• **Instructions to follow**: Return the lines from the one that contains "Write part 3" through the one that contains "coat's colours as", both included, exactly as written and with nothing added.
--- start of Records for this exercise ---
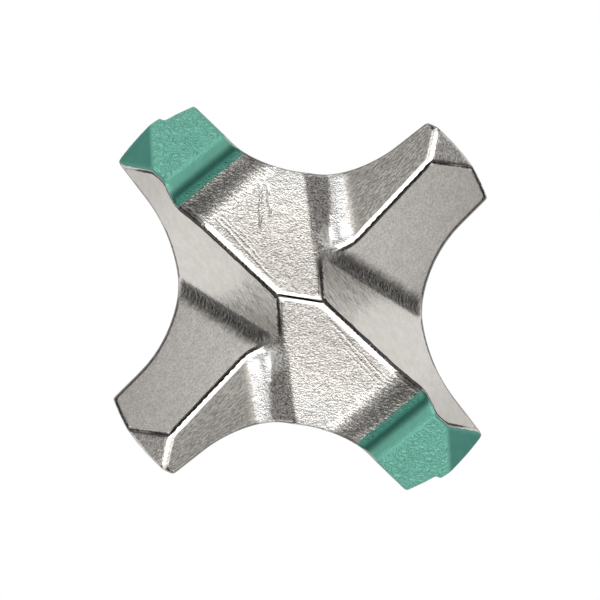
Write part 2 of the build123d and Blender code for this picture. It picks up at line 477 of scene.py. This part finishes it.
# %% [markdown]
# Ridges are polished by the rock, and valleys keep the marks of the press. Both follow from how
# much the skin curves: a vertex that stands above the mean of its neighbours is on a ridge, one
# that lies below it is in a valley. The outer rim is a ridge too, but no rock polishes it: it
# keeps the dark skin of the walls, and gets painted shade along the outline. It is found by
# spreading the walls' share over a few rows of faces, and taken out of the ridges.

# %% Ridges and valleys
RIM_STEPS = 14  # rows of faces over which a measure is spread
HOLLOW_STEPS = 18
CURVE_STEPS = 8
SHARE_STEPS = 3
corners = of_each_vertex("co").astype(float)
ends = np.empty(len(head.data.edges) * 2, np.int32)
head.data.edges.foreach_get("vertices", ends)
ends = ends.reshape(-1, 2)
here, there = np.concatenate((ends, ends[:, ::-1])).T  # each edge, walked both ways
links = np.bincount(here, minlength=count)


def mean_of_neighbours(values):
    columns = values.reshape(count, -1).T
    sums = [np.bincount(here, column[there], count) for column in columns]
    return (np.array(sums) / links).T.reshape(values.shape)


def spread(values, steps):
    """values shared out over some rows of neighbours"""
    for _ in range(steps):
        values = (values + mean_of_neighbours(values)) / 2
    return values


def store(name, values):
    attribute = head.data.attributes.new(name, "FLOAT", "POINT")
    attribute.data.foreach_set("value", values.astype(np.float32))
    print(name, round(float(values.mean()), 3))


lengths = np.linalg.norm(corners[here] - corners[there], axis=1)
spacing = np.bincount(here, lengths, count) / links
rise = ((corners - mean_of_neighbours(corners)) * normals).sum(axis=1)
curving = 4 * rise / spacing**2  # one over the radius, in millimetres
curving = spread(curving, CURVE_STEPS)
for finish, share in shares.items():
    store(finish, spread(share / total, SHARE_STEPS))
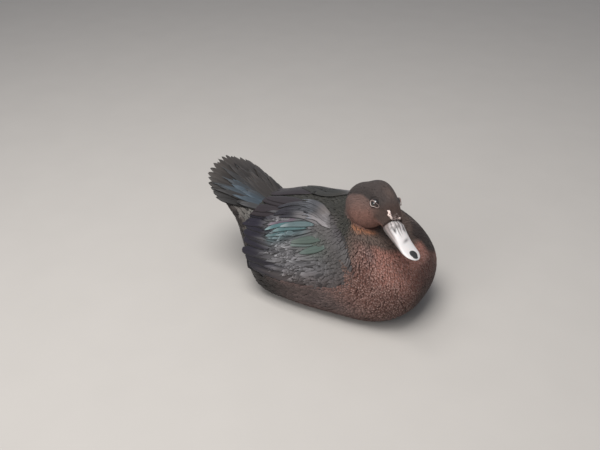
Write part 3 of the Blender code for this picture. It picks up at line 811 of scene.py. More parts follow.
@dataclass(frozen=True)
class Markings:
    """The coat's colours as a function of place and angle on the flesh, for skin and feathers alike."""

    cap: Colour = (0.055, 0.041, 0.036)
    cap_dark: Colour = (0.016, 0.011, 0.009)
    cap_pale: Colour = (0.120, 0.078, 0.062)
    lores: Colour = (0.066, 0.039, 0.030)
    cheek: Colour = (0.200, 0.100, 0.076)
    cheek_top: Colour = (0.135, 0.086, 0.072)
    throat: Colour = (0.26, 0.108, 0.054)
    neck: Colour = (0.088, 0.060, 0.048)
    chest: Colour = (0.122, 0.055, 0.042)
    chest_red: Colour = (0.264, 0.114, 0.086)
    # painted shade colour of the breast's underside
    chest_low: Colour = (0.052, 0.022, 0.016)
    chest_tip: Colour = (0.42, 0.27, 0.23)
    shaded: Colour = (0.034, 0.022, 0.018)
    stray: Colour = (0.34, 0.27, 0.23)
    belly: Colour = (0.075, 0.036, 0.027)
    flank: Colour = (0.085, 0.060, 0.055)
    flank_rear: Colour = (0.020, 0.016, 0.014)
    mantle: Colour = (0.033, 0.031, 0.025)
    mantle_neck: Colour = (0.060, 0.048, 0.039)
    rump: Colour = (0.098, 0.088, 0.078)
    # colour of the bluish sheen painted on the tail coverts
    covert_blue: Colour = (0.052, 0.066, 0.078)
    under_tail: Colour = (0.020, 0.015, 0.013)
    wing_edge: Colour = (0.044, 0.037, 0.039)
    wing_front: Colour = (0.072, 0.065, 0.062)
    wing_mid: Colour = (0.084, 0.079, 0.081)
    wing_low: Colour = (0.078, 0.064, 0.062)
    teal: Colour = (0.066, 0.098, 0.102)
    green: Colour = (0.072, 0.086, 0.070)
    navy: Colour = (0.014, 0.012, 0.018)
    shoulder_front: Colour = (0.104, 0.090, 0.084)
    shoulder_mid: Colour = (0.056, 0.056, 0.060)
    shoulder_rear: Colour = (0.016, 0.014, 0.018)
    shoulder_low: Colour = (0.170, 0.155, 0.155)
    shoulder_edge: Colour = (0.085, 0.092, 0.102)

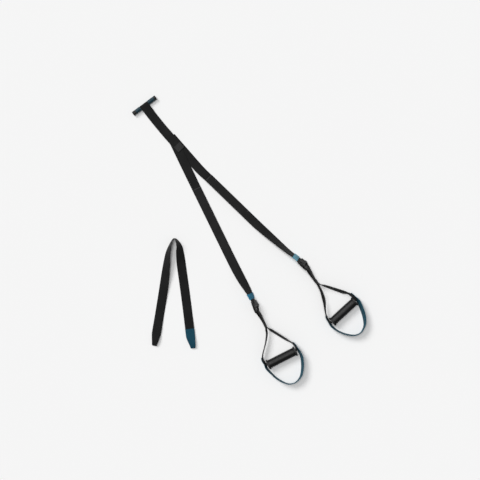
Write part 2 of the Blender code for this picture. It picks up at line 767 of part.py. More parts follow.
def make_strap_tail(leg, axis):
    """The loose end of the strap: over the leg, through the buckle, round its plate and back underneath."""
    fine_start = leg.keeper_start - KEEPER_EASE
    marks = spread(TAIL_START, leg.split, STRAP_STEP) + spread(leg.split, fine_start, STRAP_STEP)[1:]
    marks += spread(fine_start, leg.plate_end, CURVE_STEP)[1:]
    path = [leg.ply(mark, 1) for mark in marks]
    middle, along, across, normal = leg.frame(leg.plate_end)
    for y, z in arc((0, 0), PLY_RADIUS, 90, -90, SMALL_SIDES // 2)[1:-1]:
        path.append((middle + along * y + normal * z, across))
    back = [mark for mark in reversed(marks) if mark > leg.split + SEAT]
    path += [leg.ply(mark, -1) for mark in back + [leg.split + SEAT]]
    band(f"{leg.side.name}_strap_tail", path, WEBBING_WIDTH, WEBBING_THICKNESS, "black_webbing", axis)


def make_keeper(leg, axis):
    """The blue loop that holds the two plies together above the buckle."""
    path = []
    for mark in spread(leg.keeper_start, leg.keeper_start + KEEPER_LENGTH, CURVE_STEP):
        middle, _, across, _ = leg.frame(mark)
        path.append((middle, across))
    plies = LAYER + WEBBING_THICKNESS
    inside = (WEBBING_WIDTH + 2 * KEEPER_CLEARANCE, plies + 2 * KEEPER_CLEARANCE)
    sleeve(f"{leg.side.name}_strap_keeper", path, inside, KEEPER_WALL, "blue_webbing", axis)


def rod(name, y, z, radius, width, axis, place):
    """A round rod across the buckle, at this place in its side view."""
    return prism(name, hull(((y, z, radius),)), width, "black_metal", axis, place)


def make_buckle(leg, axis):
    """The cam buckle: its frame with the plate that the strap goes round, its pin, lever and spring."""
    name = leg.side.name
    here = leg.buckle_matrix()
    outline = hull((
        (FRONT_BOSS_PLACE, 0, FRONT_BOSS_RADIUS),
        (PIN_PLACE, PIN_HEIGHT, PIN_BOSS_RADIUS),
        (SHOULDER_PLACE, 0, SHOULDER_RADIUS),
    ))
    outside = BUCKLE_INSIDE / 2 + CHEEK_THICKNESS
    cheek_middle = outside - CHEEK_THICKNESS / 2
    crossing = BUCKLE_INSIDE + 2 * CHEEK_OVERLAP
    edge = PLATE_THICKNESS / 2
    plate_outline = hull(((PLATE_START + edge, 0, edge), (PLATE_END - edge, 0, edge)))
    frame = prism(f"{name}_buckle_frame", outline, CHEEK_THICKNESS, "black_metal", axis, here, cheek_middle)
    far = prism(f"{name}_far_cheek", outline, CHEEK_THICKNESS, "black_metal", axis, here, -cheek_middle)
    middle = prism(f"{name}_cam_plate", plate_outline, crossing, "black_metal", axis, here)
    rear_outline = hull(((REAR_PLATE_START + edge, 0, edge), (REAR_PLATE_END - edge, 0, edge)))
    rear = prism(f"{name}_rear_plate", rear_outline, BUCKLE_INSIDE + 2 * SEAT, "black_metal", axis, here)
    bar = rod(f"{name}_rear_bar", REAR_BAR_PLACE, 0, REAR_BAR_RADIUS, 2 * REAR_HALF_WIDTH, axis, here)
    holes = rod(f"{name}_pin_holes", PIN_PLACE, PIN_HEIGHT, PIN_RADIUS + SEAT, 3 * outside, axis, here)
    combine(frame, middle, "UNION")
    combine(frame, rear, "UNION")
    combine(frame, far, "UNION")
    narrowing = cheek_middle - REAR_HALF_WIDTH
    run = REAR_BAR_PLACE - SHOULDER_PLACE
    arm_outline = hull(((0, 0, SHOULDER_RADIUS), (math.hypot(run, narrowing), 0, REAR_BOSS_RADIUS)))
    for label, sign in (("near", 1), ("far", -1)):
        turn = Matrix.Rotation(sign * math.atan2(narrowing, run), 4, "Z")
        there = here @ Matrix.Translation((sign * cheek_middle, SHOULDER_PLACE, 0)) @ turn
        arm = prism(f"{name}_{label}_arm", arm_outline, CHEEK_THICKNESS - SEAT, "black_metal", axis, there)
        combine(frame, arm, "UNION")
    combine(frame, bar, "UNION")
    combine(frame, holes, "DIFFERENCE")
    pin_place = here @ Matrix.Translation((0, PIN_PLACE, PIN_HEIGHT))
    make_pin(name, axis, pin_place, outside)
    make_spring(name, axis, pin_place)
    make_lever(name, add_axis(f"{name}_cam_axis", pin_place, axis), pin_place)


def make_pin(name, axis, place, outside):
    """The riveted pin through both cheeks, on which the cam turns."""
    seat = outside + SEAT
    end = seat + PIN_HEAD_LENGTH
    profile = [
        (-end, 0), (end, 0), (end, PIN_HEAD_RADIUS), (seat, PIN_HEAD_RADIUS), (seat, PIN_RADIUS),
        (-seat, PIN_RADIUS), (-seat, PIN_HEAD_RADIUS), (-end, PIN_HEAD_RADIUS),
    ]
    turned(f"{name}_cam_pin", profile, SMALL_SIDES, "bright_steel", axis, place)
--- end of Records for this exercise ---
• **Result of this task**:
Write part 3 of the Blender code for this picture. It picks up at line 811 of scene.py. More parts follow.
@dataclass(frozen=True)
class Markings:
    """The coat's colours as a function of place and angle on the flesh, for skin and feathers alike."""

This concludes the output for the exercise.